● Work to complete:
Gather all lines in the records below that include the word "this".

● Provided records:
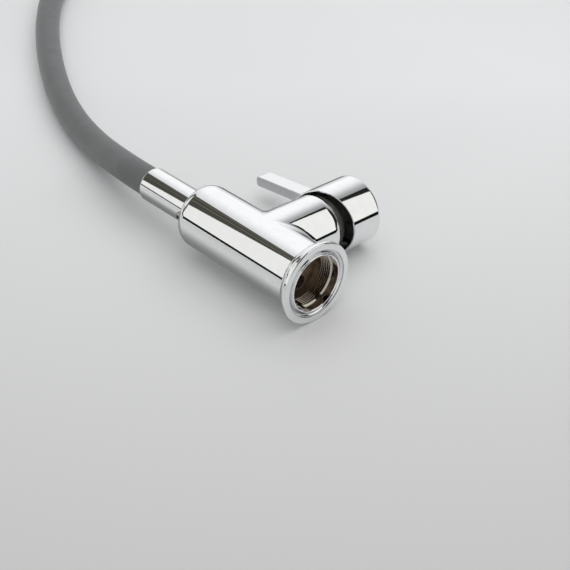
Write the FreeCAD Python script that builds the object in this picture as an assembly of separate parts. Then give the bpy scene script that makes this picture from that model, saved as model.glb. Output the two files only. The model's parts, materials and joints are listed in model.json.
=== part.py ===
"""Single-lever mixer valve with a flexible silicone hose and a hand spray head.

The valve lies on its side: its body axis is horizontal along X with the open
base flange at +X, the cartridge branch points to +Y, and the hose leaves at -X
and runs along the ground to the spray head.  Lengths are millimetres, +Z up.
The origin is under the middle of the valve, on the ground.
"""
import FreeCAD, Part
import math
import os
from FreeCAD import Vector

# ---------------------------------------------------------------- driving sizes
FACE_X = 80.5            # base flange face
AXIS_Y = -28.87          # body axis, so that the valve is centred on the origin
BODY_R = 21.8
BODY_LEN = 112.0         # flange face to the end of the rounded shoulder
SHOULDER_R = 9.0
FLANGE_R = 27.05
FLANGE_RIM = 2.4         # thickness of the flange rim
FLARE_START = 9.15       # where the tube starts to flare towards the rim
FLARE_MIDDLE = (6.3, 24.75)
AXIS_Z = FLANGE_R        # the flange rim stands on the ground

SOCKET_R = 18.4          # smooth mouth of the base
SOCKET_DEPTH = 6.5
GROOVE_R = (19.5, 22.8)  # seal groove in the flange face
GROOVE_DEPTH = 2.2
LIP_SETBACK = 0.3
THREAD_MINOR_R = 17.2
THREAD_MAJOR_R = 18.0
THREAD_PITCH = 1.5
THREAD_TURNS = 5
BUSHING_R = 19.8         # spigot of the flange inside the tube
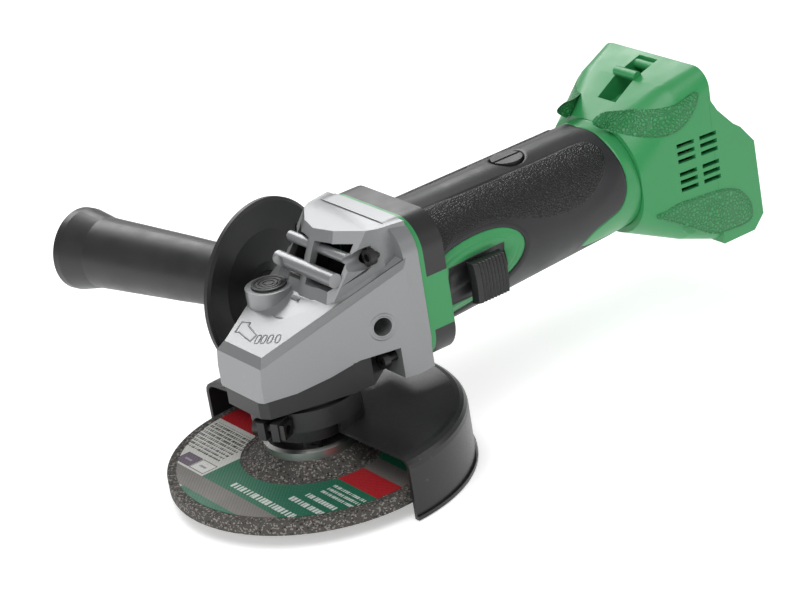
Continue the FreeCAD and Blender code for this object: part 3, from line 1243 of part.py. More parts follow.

● Exercise solution:
Write the FreeCAD Python script that builds the object in this picture as an assembly of separate parts. Then give the bpy scene script that makes this picture from that model, saved as model.glb. Output the two files only. The model's parts, materials and joints are listed in model.json.
Continue the FreeCAD and Blender code for this object: part 3, from line 1243 of part.py. More parts follow.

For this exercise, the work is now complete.